Cosa non deve mai mancare sul tuo tavolo da lavoro?
«Fogli di giornale, carta, pennelli, spugne, barattoli, scatoloni, acrilici, tempere, smalti, computer, i libri (in particolare quello di Freud sull’interpretazione dei sogni), matite, colori, la fotocamera,il telefonino, la musica e il caffè».
Qual è il tuo messaggio artistico?
«L’arte è un’oasi per soddisfare emozioni rimosse, che emergono per trovare una temporanea soddisfazione, dove la realtà imprigiona, l’arte libera».

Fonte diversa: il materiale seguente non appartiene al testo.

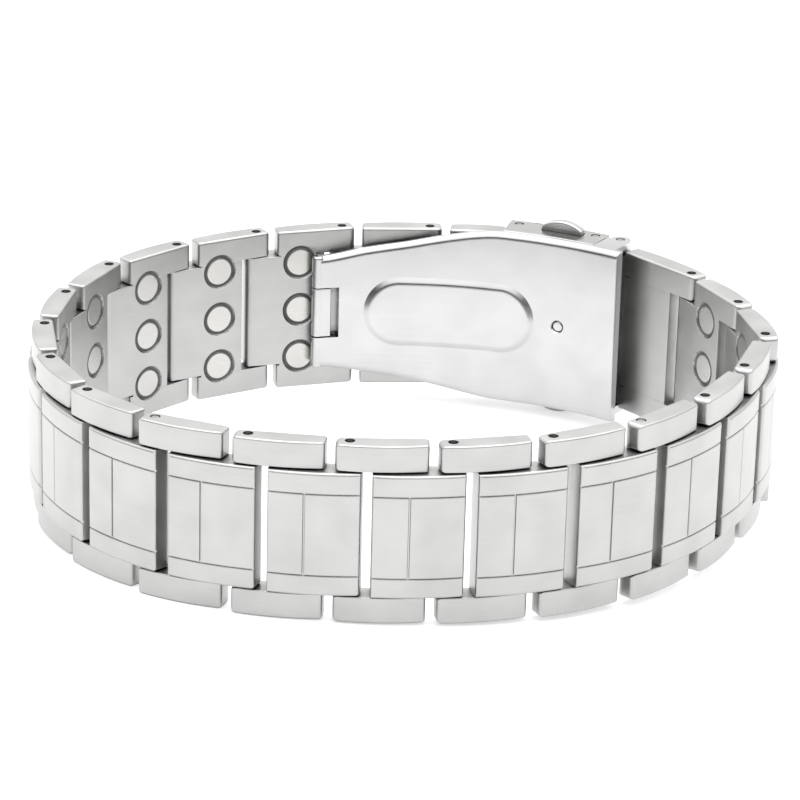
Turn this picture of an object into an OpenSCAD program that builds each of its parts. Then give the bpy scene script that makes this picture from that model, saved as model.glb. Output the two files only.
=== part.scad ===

A quali progetti stai lavorando?
«In questo tempo di emergenza sanitaria dovuta al Covid-19, ho realizzato una serie di dipinti intitolati “STATI D’ANIMO AI TEMPI DEL COVID-19”, sì, perché l’Arte non si ferma, siamo noi a fermarci, lungo le strade non c’è nessuno ma chi c’è dentro di noi? Il nostro stato d’animo in continuo fermento. Il mio inconscio si intinge di acrilici, smalti, tempere, di carta e giornali che viaggiano nel mondo dei sogni e dei desideri intimi nascosti, un’arte che si libera di regole e preconcetti in modo liberatorio, un’arte che forse sarebbe piaciuta a Freud per l’interpretazione che si cela dietro ad ogni pennellata. E’ così che nasce la serie di “ STATI D’ANIMO AI TEMPI DEL COVID-19 ”, dipinti che ripercorrono il mio viaggio alla ricerca dell’identità, nell’intento di rappresentare me stessa nelle molteplici versioni, dalla donna fragile a quella guerriera, travestendosi di passione o tormento, di angoscia o bellezza nel tempo che scorre. Non appena sarà possibile, vorrei realizzare una mostra sui lavori realizzati durante la quarantena e iniziare a lavorare sulla realizzazione di un libro autobiografico».
Qualche curiosità su di te?
«Sono mancina, tre anni fa ho avuto un incidente alla mano sinistra, mi sono chiusa con il pollice nel portone di entrata di una chiesa. Pensavo di dover rinunciare alla mia passione e invece il Signore mi ha graziato ed eccomi qui!»